Available data -
>> Start
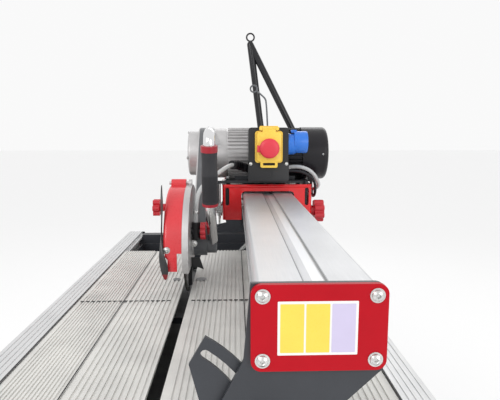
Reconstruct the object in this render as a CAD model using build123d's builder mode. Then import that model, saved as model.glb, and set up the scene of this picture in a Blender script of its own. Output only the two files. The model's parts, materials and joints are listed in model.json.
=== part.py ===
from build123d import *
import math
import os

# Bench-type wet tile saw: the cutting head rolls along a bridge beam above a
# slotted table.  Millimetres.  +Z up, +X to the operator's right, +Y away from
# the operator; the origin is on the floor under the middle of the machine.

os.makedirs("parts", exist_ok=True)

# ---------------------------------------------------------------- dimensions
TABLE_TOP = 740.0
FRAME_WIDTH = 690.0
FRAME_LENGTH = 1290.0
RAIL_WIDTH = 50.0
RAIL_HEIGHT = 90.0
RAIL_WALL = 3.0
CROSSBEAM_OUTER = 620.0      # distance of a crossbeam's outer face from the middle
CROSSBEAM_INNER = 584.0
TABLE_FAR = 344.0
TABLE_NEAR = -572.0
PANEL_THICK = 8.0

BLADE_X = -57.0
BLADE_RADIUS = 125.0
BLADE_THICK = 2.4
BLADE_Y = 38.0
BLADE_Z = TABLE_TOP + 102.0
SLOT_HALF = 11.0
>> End
Stated goal - Only the number is wanted: how many lines contain the string "import"?

Task output - 4